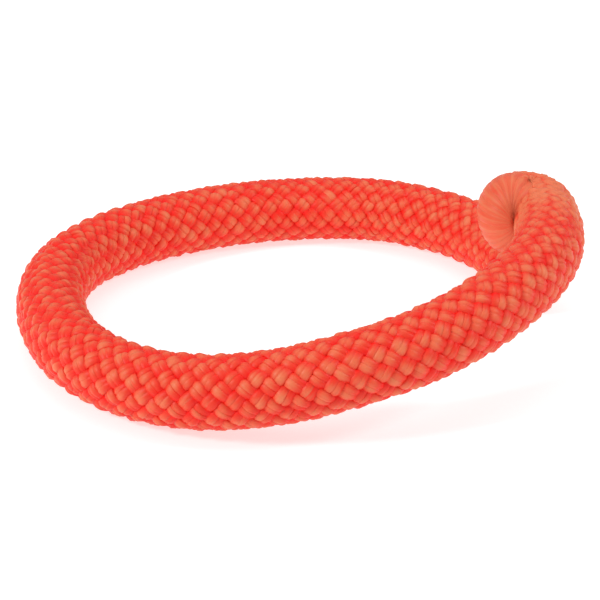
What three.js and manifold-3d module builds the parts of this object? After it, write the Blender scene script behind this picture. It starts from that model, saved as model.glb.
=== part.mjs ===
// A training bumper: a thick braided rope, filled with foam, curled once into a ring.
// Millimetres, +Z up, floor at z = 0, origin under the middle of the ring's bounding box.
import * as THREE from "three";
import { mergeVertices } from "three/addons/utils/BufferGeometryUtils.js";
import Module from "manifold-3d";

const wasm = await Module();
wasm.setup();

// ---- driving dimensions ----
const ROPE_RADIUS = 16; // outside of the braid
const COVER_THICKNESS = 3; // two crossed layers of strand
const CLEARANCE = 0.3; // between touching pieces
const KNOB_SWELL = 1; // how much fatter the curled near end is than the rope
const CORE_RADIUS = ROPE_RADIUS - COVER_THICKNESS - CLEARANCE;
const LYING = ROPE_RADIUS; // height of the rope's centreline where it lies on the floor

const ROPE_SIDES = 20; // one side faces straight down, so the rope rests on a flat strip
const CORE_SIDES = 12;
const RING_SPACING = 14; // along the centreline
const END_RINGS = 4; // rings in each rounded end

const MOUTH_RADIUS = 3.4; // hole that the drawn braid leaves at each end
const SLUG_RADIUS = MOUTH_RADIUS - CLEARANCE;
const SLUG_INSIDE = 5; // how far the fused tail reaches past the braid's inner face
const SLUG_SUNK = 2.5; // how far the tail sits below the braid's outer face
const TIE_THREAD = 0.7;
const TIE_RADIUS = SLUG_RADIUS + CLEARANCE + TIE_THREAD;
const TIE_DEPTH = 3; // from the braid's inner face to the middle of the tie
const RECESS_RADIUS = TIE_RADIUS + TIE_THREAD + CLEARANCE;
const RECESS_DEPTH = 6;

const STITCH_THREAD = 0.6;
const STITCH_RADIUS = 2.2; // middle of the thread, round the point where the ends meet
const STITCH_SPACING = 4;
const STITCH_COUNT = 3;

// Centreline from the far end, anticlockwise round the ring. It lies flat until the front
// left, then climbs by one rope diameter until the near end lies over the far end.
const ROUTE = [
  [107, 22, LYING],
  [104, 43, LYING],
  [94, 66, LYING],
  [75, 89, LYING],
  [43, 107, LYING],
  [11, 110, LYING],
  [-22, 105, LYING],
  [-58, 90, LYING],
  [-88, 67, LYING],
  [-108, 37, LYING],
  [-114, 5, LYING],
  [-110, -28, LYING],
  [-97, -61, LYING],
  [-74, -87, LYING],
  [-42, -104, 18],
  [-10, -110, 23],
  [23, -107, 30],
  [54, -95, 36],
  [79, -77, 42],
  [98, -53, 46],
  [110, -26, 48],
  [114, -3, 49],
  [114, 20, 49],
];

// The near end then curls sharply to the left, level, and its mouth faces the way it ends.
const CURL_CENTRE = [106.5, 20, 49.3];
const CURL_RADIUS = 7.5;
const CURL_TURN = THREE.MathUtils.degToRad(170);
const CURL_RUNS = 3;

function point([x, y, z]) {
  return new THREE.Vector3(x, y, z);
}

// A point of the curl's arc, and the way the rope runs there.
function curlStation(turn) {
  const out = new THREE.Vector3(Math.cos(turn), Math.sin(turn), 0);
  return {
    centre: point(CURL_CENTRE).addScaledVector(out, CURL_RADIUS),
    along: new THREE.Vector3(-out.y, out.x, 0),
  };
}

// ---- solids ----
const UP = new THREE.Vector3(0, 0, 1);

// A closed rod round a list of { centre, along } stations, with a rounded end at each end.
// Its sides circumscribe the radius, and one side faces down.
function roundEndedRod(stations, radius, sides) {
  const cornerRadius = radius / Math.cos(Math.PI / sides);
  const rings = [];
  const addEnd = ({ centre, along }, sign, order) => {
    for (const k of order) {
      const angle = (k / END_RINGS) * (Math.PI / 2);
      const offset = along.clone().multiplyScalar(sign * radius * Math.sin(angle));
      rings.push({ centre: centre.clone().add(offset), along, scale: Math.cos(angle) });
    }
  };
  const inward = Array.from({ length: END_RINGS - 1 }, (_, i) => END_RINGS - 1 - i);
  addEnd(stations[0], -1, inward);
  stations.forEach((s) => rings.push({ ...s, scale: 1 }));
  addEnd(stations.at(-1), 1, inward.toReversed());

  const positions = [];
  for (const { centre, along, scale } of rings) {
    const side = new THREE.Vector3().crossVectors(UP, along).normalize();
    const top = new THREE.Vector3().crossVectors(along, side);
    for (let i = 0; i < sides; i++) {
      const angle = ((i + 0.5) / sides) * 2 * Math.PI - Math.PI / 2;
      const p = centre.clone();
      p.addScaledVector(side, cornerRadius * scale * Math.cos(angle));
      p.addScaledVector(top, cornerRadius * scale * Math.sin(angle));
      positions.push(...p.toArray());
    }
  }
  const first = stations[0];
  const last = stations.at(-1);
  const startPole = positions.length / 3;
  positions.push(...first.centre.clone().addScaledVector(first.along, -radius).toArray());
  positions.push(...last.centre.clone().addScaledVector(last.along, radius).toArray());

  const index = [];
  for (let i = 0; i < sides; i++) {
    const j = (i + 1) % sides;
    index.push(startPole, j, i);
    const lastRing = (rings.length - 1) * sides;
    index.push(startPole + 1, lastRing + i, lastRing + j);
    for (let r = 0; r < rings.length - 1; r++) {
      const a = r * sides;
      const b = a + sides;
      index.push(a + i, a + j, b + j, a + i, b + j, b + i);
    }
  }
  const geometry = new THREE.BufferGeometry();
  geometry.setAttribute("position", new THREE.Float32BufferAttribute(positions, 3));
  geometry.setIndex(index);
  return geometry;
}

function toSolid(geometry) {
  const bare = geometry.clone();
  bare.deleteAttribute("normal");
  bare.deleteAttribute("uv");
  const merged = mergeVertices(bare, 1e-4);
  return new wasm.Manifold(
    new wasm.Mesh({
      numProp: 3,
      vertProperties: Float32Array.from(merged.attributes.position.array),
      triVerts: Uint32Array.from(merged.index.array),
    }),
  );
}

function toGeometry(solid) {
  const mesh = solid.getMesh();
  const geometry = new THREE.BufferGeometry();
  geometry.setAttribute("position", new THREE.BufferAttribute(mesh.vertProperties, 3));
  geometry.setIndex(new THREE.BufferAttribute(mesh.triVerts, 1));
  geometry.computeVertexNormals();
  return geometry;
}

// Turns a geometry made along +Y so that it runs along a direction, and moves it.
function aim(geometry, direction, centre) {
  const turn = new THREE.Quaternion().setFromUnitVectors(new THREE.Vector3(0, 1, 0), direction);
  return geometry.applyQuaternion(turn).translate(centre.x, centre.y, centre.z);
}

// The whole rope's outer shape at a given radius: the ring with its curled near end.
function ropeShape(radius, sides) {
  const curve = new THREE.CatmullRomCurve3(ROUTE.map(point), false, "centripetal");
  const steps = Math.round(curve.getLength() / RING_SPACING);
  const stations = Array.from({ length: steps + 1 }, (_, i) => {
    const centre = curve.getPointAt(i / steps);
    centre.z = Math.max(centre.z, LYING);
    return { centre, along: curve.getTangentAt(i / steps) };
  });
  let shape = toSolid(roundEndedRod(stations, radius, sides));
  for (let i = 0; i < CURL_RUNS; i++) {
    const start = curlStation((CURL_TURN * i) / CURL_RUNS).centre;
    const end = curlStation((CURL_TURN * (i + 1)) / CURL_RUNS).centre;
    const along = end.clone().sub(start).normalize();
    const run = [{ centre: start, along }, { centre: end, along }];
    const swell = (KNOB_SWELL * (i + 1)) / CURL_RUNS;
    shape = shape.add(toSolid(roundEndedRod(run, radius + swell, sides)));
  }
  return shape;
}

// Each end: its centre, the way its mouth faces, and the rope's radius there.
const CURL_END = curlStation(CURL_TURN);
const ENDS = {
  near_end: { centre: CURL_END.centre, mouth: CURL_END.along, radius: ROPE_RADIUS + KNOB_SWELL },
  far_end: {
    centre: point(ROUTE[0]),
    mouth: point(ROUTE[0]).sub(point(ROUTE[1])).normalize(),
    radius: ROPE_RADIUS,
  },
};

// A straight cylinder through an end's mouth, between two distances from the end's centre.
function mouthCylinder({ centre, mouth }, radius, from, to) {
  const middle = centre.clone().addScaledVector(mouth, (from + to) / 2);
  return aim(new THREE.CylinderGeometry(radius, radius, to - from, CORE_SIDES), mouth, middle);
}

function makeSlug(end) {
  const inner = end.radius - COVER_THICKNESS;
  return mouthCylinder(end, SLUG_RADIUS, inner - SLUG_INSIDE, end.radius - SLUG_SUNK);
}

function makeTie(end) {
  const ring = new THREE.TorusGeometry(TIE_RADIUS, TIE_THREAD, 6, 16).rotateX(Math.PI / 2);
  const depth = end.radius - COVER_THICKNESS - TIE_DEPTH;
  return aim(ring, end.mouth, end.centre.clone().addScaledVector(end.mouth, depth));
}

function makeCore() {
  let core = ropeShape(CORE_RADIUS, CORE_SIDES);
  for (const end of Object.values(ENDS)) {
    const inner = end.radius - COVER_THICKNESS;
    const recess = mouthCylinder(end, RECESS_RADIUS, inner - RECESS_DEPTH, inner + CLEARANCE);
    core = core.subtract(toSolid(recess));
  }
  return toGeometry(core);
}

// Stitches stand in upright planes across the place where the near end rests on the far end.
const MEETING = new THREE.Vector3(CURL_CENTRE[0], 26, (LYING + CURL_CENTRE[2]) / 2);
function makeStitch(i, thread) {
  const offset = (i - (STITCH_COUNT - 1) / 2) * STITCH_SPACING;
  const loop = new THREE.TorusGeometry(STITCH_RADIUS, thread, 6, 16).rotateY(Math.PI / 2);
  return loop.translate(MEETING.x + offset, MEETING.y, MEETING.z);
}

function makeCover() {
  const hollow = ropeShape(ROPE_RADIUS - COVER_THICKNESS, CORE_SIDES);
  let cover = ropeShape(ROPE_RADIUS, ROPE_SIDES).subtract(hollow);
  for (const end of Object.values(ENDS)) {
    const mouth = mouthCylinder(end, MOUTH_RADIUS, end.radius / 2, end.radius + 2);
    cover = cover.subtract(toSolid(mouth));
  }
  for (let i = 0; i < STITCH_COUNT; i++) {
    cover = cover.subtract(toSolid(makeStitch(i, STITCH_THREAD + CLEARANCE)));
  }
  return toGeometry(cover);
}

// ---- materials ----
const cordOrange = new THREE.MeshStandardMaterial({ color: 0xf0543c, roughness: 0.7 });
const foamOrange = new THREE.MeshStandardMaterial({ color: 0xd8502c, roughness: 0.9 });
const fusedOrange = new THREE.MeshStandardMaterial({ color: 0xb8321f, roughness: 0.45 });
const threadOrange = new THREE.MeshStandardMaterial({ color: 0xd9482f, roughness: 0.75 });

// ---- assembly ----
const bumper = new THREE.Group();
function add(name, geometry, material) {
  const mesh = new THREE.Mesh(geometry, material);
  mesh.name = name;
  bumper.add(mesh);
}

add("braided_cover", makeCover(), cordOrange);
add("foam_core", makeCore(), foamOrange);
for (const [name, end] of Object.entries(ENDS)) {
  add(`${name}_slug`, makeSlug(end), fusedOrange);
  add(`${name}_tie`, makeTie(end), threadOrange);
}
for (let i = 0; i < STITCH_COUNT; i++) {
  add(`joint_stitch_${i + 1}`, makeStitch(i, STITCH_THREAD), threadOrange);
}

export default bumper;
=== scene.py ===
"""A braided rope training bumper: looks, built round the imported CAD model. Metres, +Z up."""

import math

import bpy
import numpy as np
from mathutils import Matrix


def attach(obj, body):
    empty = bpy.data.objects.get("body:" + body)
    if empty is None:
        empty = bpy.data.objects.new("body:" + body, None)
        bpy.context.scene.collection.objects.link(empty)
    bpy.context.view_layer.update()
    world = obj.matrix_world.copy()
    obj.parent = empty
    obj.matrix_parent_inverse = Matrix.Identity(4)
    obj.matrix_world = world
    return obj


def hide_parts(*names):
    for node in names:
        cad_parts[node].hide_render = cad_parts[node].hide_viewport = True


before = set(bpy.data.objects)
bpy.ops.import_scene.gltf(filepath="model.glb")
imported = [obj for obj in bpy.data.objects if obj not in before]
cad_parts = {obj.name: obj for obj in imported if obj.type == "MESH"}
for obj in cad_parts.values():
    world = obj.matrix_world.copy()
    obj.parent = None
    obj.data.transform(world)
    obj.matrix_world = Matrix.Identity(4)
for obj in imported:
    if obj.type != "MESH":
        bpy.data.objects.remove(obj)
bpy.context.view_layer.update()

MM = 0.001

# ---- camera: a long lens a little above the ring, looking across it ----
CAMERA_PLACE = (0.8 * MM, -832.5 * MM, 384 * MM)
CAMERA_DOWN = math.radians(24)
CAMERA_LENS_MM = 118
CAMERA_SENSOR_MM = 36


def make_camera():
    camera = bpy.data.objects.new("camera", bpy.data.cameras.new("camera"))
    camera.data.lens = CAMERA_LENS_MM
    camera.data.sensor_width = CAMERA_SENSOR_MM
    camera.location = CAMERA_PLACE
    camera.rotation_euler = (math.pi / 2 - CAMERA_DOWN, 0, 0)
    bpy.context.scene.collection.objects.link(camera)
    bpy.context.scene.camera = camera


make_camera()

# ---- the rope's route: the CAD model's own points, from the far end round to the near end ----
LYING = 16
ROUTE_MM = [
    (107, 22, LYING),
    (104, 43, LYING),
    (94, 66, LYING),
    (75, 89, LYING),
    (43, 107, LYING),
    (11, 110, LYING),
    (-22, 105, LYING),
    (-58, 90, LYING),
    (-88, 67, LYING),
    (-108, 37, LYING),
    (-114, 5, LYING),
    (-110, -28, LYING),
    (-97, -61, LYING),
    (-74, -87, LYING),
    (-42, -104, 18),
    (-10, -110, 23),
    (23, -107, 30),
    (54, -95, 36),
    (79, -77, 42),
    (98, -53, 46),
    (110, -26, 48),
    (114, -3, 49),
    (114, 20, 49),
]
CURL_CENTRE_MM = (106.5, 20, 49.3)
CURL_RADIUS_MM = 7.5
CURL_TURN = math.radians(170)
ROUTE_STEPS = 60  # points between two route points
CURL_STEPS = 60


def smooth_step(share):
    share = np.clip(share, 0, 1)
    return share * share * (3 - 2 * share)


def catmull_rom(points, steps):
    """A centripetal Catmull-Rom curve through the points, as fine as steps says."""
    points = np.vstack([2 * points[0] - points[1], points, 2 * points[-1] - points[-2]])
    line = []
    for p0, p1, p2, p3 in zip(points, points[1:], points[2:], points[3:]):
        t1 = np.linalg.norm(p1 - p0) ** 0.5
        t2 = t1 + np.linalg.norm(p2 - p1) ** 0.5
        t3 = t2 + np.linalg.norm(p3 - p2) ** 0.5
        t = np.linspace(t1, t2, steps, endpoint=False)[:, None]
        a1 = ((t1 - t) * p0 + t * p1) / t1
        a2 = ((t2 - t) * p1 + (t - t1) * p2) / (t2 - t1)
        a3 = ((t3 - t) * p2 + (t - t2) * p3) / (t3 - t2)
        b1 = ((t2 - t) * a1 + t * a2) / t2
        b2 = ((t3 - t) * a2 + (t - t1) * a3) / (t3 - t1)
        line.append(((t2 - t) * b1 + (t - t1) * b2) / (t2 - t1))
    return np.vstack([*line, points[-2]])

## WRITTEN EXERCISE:
Quote the listing word for word from its first line through the line in which "wasm.setup();" appears.

## EXERCISE OUTPUT:
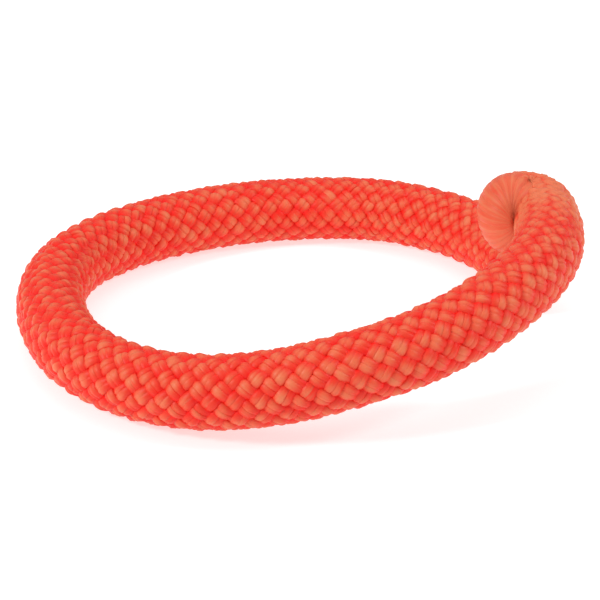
What three.js and manifold-3d module builds the parts of this object? After it, write the Blender scene script behind this picture. It starts from that model, saved as model.glb.
=== part.mjs ===
// A training bumper: a thick braided rope, filled with foam, curled once into a ring.
// Millimetres, +Z up, floor at z = 0, origin under the middle of the ring's bounding box.
import * as THREE from "three";
import { mergeVertices } from "three/addons/utils/BufferGeometryUtils.js";
import Module from "manifold-3d";

const wasm = await Module();
wasm.setup();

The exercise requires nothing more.